The current used car market continues to defy the industry’s expectations.
Historically, the March plate has seen average three-year-old values in the CAP Black Book rise by a mean 3.2%, as an average 4% rise for the change in plate coincided with an average -0.8% drop in underlying values.
This year, however, March three-year/60k values rose by an unprecedented 8.3%, as strong disposals contributed an additional underlying 3.3% increase in trade values, as well as inflating the gap between the 2006 06 plate and 2006 55, as traders paid an increased premium to obtain the first of the 06 de-fleets.
Previous seasonal trends would not have suggested that these movements would be repeated, let alone exceeded, the following month.
It is perhaps the best indication that the market could be self-correcting following last year’s levels of residual value depreciation.
April’s Black Book saw three-year-old values rise by a mean 6.8%, the largest average movement ever seen.
This movement is more than 8% above the seasonal norm, when considered in light of previous April Book movements, which averaged -1.6% over the past four years
When broken down by sector, the level of self-correction becomes more evident.
Those sectors that experienced the most depreciation last year, such as 4x4s and small and large executives are recovering the most.
Conversely, sectors where residuals held relatively firm last year, such as city cars and superminis, are now benefiting least from the upturn.
It is the continuing over-performance at disposal that is strengthening values.
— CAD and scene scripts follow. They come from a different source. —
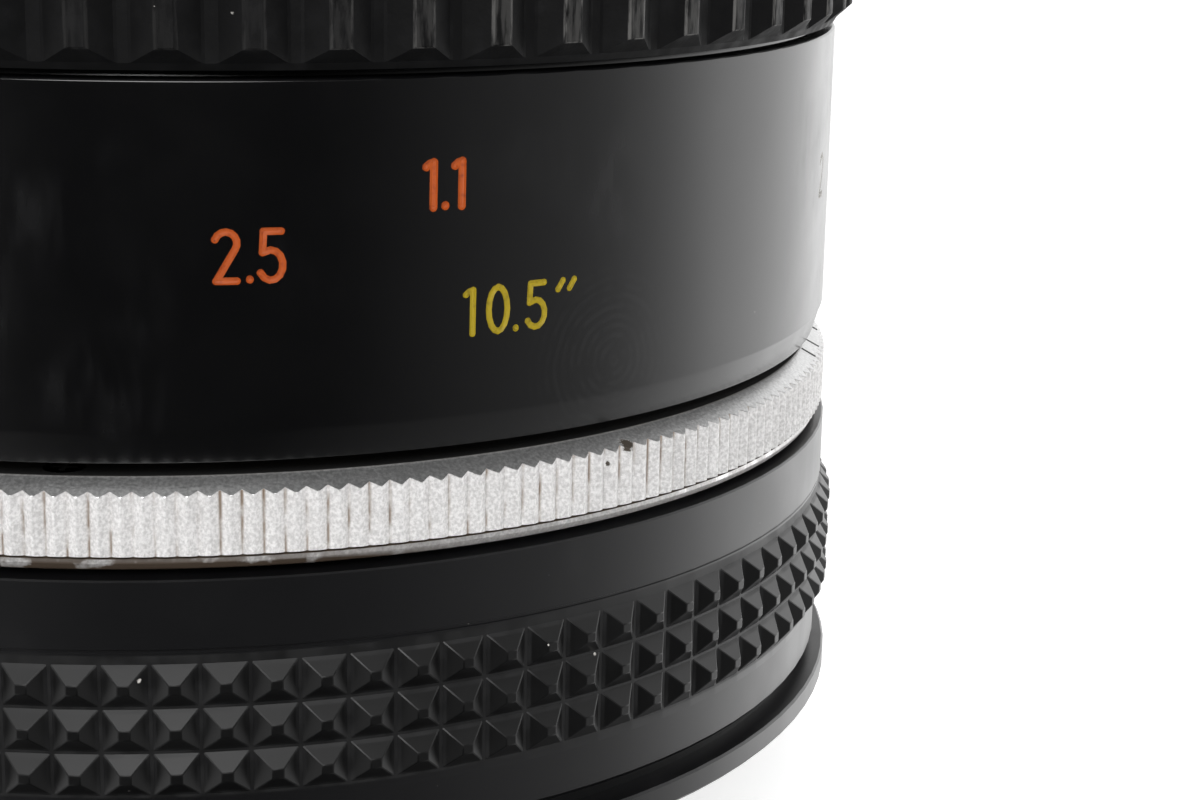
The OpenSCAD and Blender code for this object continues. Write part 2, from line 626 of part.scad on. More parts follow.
bayonet_mount();
mount_screws();
rear_light_baffle();
baffle_screws();
fixed_housing();
grip_ring();
grip_ring_screws();
linear_keys();
key_screws();
click_spring();
click_ball();
lever_return_spring();
stop_down_lever();
aperture_ring();
coupling_prong();
prong_screws();
aperture_link_arm();
link_arm_screws();
focus_sleeve();
focus_grip();
helicoid_nut();
nut_screws();
lens_barrel();
travel_stops();
filter_ring();
focus_ring_retainer();
name_ring();
front_baffle();
optics_tube();
optics_tube_screws();
front_cell();
front_retaining_ring();
front_spacer();
middle_spacer();
lens_element_1();
lens_element_2();
lens_element_3();
iris_housing();
iris_retainer();
iris_cam_ring();
iris_blade_1();
iris_blade_2();
iris_blade_3();
iris_blade_4();
iris_blade_5();
iris_blade_6();
iris_blade_7();
rear_cell();
rear_spacer();
rear_retaining_ring();
lens_element_4();
lens_element_5();
lens_element_6();
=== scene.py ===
# Looks of the close-focus prime lens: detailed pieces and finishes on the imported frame.
# Lengths in the helpers are millimetres; azimuths are degrees from +X about the optical axis, and
# theta is measured from the camera's own azimuth.
import json
import math

import bmesh
import bpy
from mathutils import Matrix, Vector


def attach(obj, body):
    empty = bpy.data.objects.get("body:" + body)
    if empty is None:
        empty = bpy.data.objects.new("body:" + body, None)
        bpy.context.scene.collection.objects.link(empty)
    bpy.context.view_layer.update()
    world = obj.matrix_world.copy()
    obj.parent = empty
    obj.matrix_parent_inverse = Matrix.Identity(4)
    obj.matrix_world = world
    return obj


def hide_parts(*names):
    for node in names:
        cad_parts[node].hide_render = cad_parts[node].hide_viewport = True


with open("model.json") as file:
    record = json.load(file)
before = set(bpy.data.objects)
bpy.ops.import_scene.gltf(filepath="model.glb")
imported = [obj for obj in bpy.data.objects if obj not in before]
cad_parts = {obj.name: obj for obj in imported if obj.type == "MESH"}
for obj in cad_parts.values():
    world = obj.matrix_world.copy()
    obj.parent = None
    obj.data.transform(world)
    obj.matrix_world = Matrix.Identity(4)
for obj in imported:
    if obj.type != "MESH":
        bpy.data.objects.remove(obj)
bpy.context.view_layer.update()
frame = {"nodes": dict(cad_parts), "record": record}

MM = 0.001
AXIS = Vector((0, 0, 1))

# Azimuths of the camera and of the lens's index mark.
CAMERA_AZ = 190.0
INDEX_AZ = 270.0

# Radii and heights that a piece and its finish share.
BARREL_R = 32.0
RIB_CREST_R = 32.8
CHROME_CREST_R = 32.2
CHROME_VALLEY_R = 31.9
CHROME_INNER_R = 31.16
CHROME_FOOT = 15.26
CHROME_SHOULDER = 17.72
CHROME_TOP = 18.26
CHROME_SLOPE = (CHROME_TOP - CHROME_SHOULDER) / (CHROME_CREST_R - CHROME_INNER_R)
KNURL_FOOT = 5.4
KNURL_TOP = 11.0
KNURL_FLOOR_R = 32.27


def facing(theta):
    """Azimuth of a feature seen theta degrees to the right of the camera's own azimuth."""
    return CAMERA_AZ + theta


# ---------------------------------------------------------------- node helpers
def new_group(name, inputs, outputs):
    group = bpy.data.node_groups.new(name, "ShaderNodeTree")
    for label, kind, default in inputs:
        socket = group.interface.new_socket(label, in_out="INPUT", socket_type=kind)
        if default is not None:
            socket.default_value = default
    for label, kind in outputs:
        group.interface.new_socket(label, in_out="OUTPUT", socket_type=kind)
    start = group.nodes.new("NodeGroupInput")
    end = group.nodes.new("NodeGroupOutput")
    return group, start, end


def maths(tree, op, a, b=None, c=None, clamp=False):
    node = tree.nodes.new("ShaderNodeMath")
    node.operation = op
    node.use_clamp = clamp
    for i, v in enumerate((a, b, c)):
        if v is None:
            continue
        if isinstance(v, (int, float)):
            node.inputs[i].default_value = v
        else:
            tree.links.new(v, node.inputs[i])
    return node.outputs[0]


def ramp(tree, value, low, high, to_low=0.0, to_high=1.0, smooth=True):
    """Maps value from low..high to to_low..to_high."""
    node = tree.nodes.new("ShaderNodeMapRange")
    node.interpolation_type = "SMOOTHSTEP" if smooth else "LINEAR"
    for label, v in (("From Min", low), ("From Max", high), ("To Min", to_low), ("To Max", to_high)):
        if isinstance(v, (int, float)):
            node.inputs[label].default_value = v
        else:
            tree.links.new(v, node.inputs[label])
    tree.links.new(value, node.inputs["Value"])
    return node.outputs["Result"]


def noise(tree, vector, scale, detail=2.0, rough=0.5):
    node = tree.nodes.new("ShaderNodeTexNoise")
    node.inputs["Detail"].default_value = detail
    node.inputs["Roughness"].default_value = rough
    if isinstance(scale, (int, float)):
        node.inputs["Scale"].default_value = scale
    else:
        tree.links.new(scale, node.inputs["Scale"])
    tree.links.new(vector, node.inputs["Vector"])
    return node.outputs["Fac"]


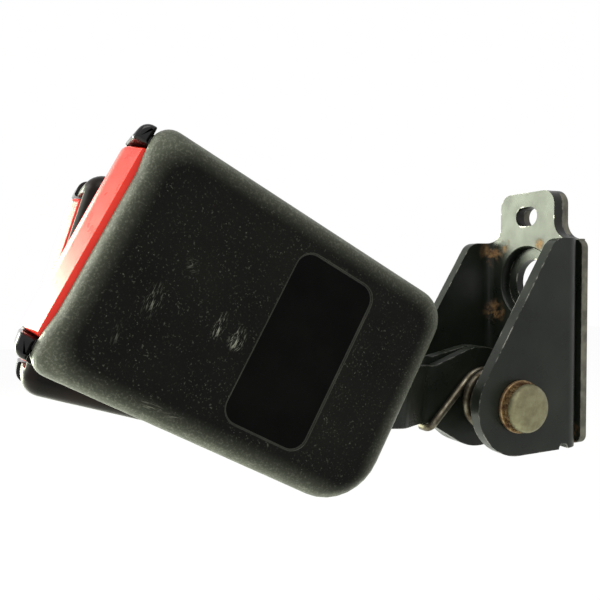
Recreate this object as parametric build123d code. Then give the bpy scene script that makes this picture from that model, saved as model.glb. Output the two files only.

It was almost exactly a year ago that CAP’s measure of three-year-old disposals began to deteriorate significantly and residuals plummeted.
This trend has reversed with January three-year-old transactions averaging 100.8%, before rising to 103.8% in February, and the recent peak of 106.5% for March sales.
Average increases in value this month of more than 7% for both large and small executive models are an indication as to how much these models lost last year.
This decade has seen these sectors and the related manufacturers representing an increasing share of the market as changing buyer and fleet patterns reshaped the UK car parc.
Historically strong future residuals, particularly of the German brands, have meant this sector increasingly found its way onto fleet, leasing and user-chooser lists.
Changing fashion and perceptions have helped drive the relative fortunes of these manufacturers; where once a 40-something executive buyer may have opted for a Jaguar, Audi and BMW’s increasingly current design languages and extensive derivative mixes have helped make these marques the primary choice.
Their move into smaller sectors with models such as the A3 and 1 Series have also helped their brand reach a greater mix of private buyer.
The three year-old executive models performing particularly well into April included those models not normally considered sector-leaders.
Volvo S60 values increase by £600-£900, depending on derivative, and Saab 9-5 values increased by an average 10%, as did the diesel Jaguar S-Type.
Whether the market will continue in this vein is very doubtful.
Yes, the market is shifting from new to used, with March registrations, at the time of writing forecast to be down 30% on last year.
Much of the market’s future lies in the manufacturers’ hands.
Large levels of unsold nearly new cars remain stored around the country and how these are released could have a huge impact.